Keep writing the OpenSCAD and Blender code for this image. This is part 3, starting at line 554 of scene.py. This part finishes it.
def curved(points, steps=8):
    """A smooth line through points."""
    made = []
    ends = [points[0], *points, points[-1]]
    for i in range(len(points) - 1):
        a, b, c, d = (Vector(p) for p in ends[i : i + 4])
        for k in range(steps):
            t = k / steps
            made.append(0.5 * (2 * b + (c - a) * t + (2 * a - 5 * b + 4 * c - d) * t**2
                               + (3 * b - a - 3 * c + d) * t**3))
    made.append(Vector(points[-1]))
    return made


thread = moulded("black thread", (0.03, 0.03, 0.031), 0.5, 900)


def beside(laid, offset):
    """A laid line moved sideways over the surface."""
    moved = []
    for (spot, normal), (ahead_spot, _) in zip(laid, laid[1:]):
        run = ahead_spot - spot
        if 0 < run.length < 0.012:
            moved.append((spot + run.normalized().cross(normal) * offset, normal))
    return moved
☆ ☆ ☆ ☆
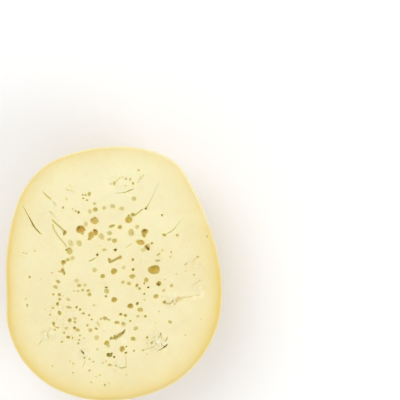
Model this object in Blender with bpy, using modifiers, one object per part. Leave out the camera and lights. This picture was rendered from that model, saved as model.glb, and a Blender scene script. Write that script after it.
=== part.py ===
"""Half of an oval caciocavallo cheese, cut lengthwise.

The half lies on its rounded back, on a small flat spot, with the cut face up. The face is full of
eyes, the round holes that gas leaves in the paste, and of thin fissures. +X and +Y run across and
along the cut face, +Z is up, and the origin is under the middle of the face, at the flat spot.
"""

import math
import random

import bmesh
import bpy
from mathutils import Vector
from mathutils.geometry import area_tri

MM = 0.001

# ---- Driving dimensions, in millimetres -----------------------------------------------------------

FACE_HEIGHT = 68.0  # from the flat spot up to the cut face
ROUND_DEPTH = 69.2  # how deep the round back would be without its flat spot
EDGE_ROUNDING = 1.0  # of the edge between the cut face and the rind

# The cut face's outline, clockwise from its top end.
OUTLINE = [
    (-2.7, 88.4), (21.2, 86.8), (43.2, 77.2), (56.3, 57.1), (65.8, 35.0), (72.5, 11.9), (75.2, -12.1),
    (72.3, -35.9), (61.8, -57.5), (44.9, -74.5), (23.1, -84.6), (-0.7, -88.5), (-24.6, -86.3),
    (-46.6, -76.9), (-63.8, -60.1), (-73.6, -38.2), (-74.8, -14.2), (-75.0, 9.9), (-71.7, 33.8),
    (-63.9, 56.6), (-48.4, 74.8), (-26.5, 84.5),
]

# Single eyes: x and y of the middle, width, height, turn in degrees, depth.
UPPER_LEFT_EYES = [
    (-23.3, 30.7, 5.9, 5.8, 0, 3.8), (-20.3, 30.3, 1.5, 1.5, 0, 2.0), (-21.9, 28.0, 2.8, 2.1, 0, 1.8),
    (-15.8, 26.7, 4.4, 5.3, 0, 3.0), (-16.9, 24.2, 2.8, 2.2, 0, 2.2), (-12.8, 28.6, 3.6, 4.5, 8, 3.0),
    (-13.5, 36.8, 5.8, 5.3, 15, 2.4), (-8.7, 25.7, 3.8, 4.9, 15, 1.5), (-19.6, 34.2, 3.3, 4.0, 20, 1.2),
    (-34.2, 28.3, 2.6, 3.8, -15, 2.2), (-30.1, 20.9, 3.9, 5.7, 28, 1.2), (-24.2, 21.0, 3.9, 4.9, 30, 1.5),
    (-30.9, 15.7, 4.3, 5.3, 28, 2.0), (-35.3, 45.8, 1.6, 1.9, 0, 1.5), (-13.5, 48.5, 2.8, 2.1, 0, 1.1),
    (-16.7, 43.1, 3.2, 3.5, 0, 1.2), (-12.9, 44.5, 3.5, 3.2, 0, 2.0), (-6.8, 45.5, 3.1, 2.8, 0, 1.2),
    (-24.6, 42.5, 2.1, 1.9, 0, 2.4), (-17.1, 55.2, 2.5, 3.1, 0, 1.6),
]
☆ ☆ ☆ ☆
Repeat, word for word, only the lines from the line holding "Model this object" through the line holding "EDGE_ROUNDING = 1.0", with both of those lines included.

Model this object in Blender with bpy, using modifiers, one object per part. Leave out the camera and lights. This picture was rendered from that model, saved as model.glb, and a Blender scene script. Write that script after it.
=== part.py ===
"""Half of an oval caciocavallo cheese, cut lengthwise.

The half lies on its rounded back, on a small flat spot, with the cut face up. The face is full of
eyes, the round holes that gas leaves in the paste, and of thin fissures. +X and +Y run across and
along the cut face, +Z is up, and the origin is under the middle of the face, at the flat spot.
"""

import math
import random

import bmesh
import bpy
from mathutils import Vector
from mathutils.geometry import area_tri

MM = 0.001

# ---- Driving dimensions, in millimetres -----------------------------------------------------------

FACE_HEIGHT = 68.0  # from the flat spot up to the cut face
ROUND_DEPTH = 69.2  # how deep the round back would be without its flat spot
EDGE_ROUNDING = 1.0  # of the edge between the cut face and the rind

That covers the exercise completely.